LETTER FROM HOME – A very sad week

Dear Family and Friends,
It has been a very sad week for Zimbabwe. After two months of hints, whispers and promises, yet another opportunity to help Zimbabwe has come to nothing. They were all there at the AU meeting in the Gambia, all Africa's Big Men. They were joined by the

leaders of Iran and Venezuela and UN Secretary General Kofi Annan was there too.
Between them all, however, none was able to step forward with empathy, compassion and courage to speak out and stand up for ordinary men, women and children of Zimbabwe.
Just a few months from the end of his term of office, and despite having agreed to be a mediator for Zimbabwe, Kofi Annan went back on his word at the last moment. A few weeks ago South African President Thabo Mbeki also backed away from standing up for his next door neighbours. Mbeki, christened by America as the Point Man on Zimbabwe, and after years of exceedingly Quiet Diplomacy, said he was looking forward to Annan taking the lead in assisting Zimbabwe. Now, tragically, it is all over before it even began.
Speaking from Gambia last week Annan neatly passed the buck on to ex Tanzanian President Benjamin Mkapa.
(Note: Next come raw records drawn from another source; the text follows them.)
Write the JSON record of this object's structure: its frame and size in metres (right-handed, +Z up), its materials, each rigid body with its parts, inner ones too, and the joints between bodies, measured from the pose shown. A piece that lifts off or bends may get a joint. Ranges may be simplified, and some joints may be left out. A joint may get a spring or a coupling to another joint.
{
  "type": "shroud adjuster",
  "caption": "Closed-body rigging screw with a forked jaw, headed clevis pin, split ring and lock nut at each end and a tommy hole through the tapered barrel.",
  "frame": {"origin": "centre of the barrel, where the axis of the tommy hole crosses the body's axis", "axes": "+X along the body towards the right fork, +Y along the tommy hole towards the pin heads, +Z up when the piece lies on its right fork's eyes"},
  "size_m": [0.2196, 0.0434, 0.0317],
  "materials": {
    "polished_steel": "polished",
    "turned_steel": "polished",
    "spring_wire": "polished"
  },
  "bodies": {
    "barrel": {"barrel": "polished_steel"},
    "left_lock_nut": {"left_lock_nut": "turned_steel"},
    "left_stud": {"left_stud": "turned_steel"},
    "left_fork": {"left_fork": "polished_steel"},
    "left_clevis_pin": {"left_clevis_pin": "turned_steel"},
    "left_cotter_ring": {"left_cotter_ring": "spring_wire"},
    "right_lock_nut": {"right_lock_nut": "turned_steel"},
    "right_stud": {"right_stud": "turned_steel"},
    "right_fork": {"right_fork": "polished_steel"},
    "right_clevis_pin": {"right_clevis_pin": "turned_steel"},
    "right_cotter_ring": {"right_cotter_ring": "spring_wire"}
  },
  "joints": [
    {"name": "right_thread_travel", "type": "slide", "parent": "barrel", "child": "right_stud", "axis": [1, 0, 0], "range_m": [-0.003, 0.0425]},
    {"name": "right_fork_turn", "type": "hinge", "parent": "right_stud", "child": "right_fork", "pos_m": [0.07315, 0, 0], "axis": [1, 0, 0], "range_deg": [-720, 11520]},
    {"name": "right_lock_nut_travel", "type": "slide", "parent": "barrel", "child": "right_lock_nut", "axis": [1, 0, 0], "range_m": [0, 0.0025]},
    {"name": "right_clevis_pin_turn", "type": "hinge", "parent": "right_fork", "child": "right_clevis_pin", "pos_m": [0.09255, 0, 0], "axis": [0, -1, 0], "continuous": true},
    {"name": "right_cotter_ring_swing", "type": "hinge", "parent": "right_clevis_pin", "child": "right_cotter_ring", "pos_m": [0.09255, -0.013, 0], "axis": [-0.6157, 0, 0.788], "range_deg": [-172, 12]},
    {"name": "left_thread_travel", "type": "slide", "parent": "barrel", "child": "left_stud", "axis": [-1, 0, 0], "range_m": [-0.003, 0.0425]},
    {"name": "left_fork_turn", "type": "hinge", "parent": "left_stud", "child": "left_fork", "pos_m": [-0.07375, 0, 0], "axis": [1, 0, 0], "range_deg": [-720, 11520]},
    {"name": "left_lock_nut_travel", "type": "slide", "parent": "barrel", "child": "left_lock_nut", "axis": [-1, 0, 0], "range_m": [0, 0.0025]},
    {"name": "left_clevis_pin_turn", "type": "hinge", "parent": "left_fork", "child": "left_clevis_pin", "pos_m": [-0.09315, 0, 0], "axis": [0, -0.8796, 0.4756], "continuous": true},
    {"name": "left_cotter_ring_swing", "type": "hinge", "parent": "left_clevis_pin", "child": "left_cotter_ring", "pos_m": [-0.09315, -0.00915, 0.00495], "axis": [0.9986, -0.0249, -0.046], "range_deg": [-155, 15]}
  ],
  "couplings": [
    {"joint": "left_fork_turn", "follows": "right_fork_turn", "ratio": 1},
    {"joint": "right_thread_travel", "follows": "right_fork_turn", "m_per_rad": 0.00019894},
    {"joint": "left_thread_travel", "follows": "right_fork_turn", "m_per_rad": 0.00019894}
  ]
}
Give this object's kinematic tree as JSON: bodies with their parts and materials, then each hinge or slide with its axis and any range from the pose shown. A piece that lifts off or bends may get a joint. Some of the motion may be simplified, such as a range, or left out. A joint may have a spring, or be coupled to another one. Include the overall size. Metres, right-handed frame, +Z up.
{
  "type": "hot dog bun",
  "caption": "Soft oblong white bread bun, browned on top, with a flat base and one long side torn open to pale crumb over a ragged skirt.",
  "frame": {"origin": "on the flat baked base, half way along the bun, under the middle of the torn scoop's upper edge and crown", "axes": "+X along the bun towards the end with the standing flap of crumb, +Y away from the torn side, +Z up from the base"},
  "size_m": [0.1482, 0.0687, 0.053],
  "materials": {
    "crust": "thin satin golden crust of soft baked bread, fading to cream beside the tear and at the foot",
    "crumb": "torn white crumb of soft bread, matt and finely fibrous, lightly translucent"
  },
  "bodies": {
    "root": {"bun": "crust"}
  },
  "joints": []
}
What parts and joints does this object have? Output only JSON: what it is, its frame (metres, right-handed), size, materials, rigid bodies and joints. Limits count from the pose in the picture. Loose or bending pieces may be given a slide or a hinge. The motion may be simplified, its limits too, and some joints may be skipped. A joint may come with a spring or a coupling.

He said: “I told him (Mugabe) I was committed to helping Zimbabwe and the people of Zimbabwe and would support the work of the mediator.” Annan had the chance to show real and heroic leadership as his term of office comes to an end but he chose otherwise. He concluded by saying: “We both agreed that he (Mkapa) should be given the time and space to do his work.”
It is beyond belief that he could talk about time and space six years into Zimbabwe’s crisis. It was his own office that said 700 000 homes were destroyed and two and half million people lost their livelihoods just a year ago in the Zimbabwe government’s Operation Murambatsvina.
There is no time left in Zimbabwe – that is plain for everyone to see. Eight out of every 10 people here are unemployed; we have the lowest life expectancy and the highest inflation rate in the world. Four hundred and eighty people die in Zimbabwe every single day from AIDS. This figure is the bare minimum and to my knowledge is now at least a year out of date. It does not include needless deaths from inadequate food, shelter or medical care.
There is no space left in Zimbabwe either – emotions are at breaking point, frustration and anger is uppermost and democracy is being taught with sticks, stones, machetes and fists. This week we heard with shock that five members of the Mutambara-led faction of the MDC had been brutally attacked by a mob. Four people were hurt, worst of all 61 year old MP Trudy Stevenson who was left with a deep gash to the back of her head, broken arm bones and a fractured cheek bone.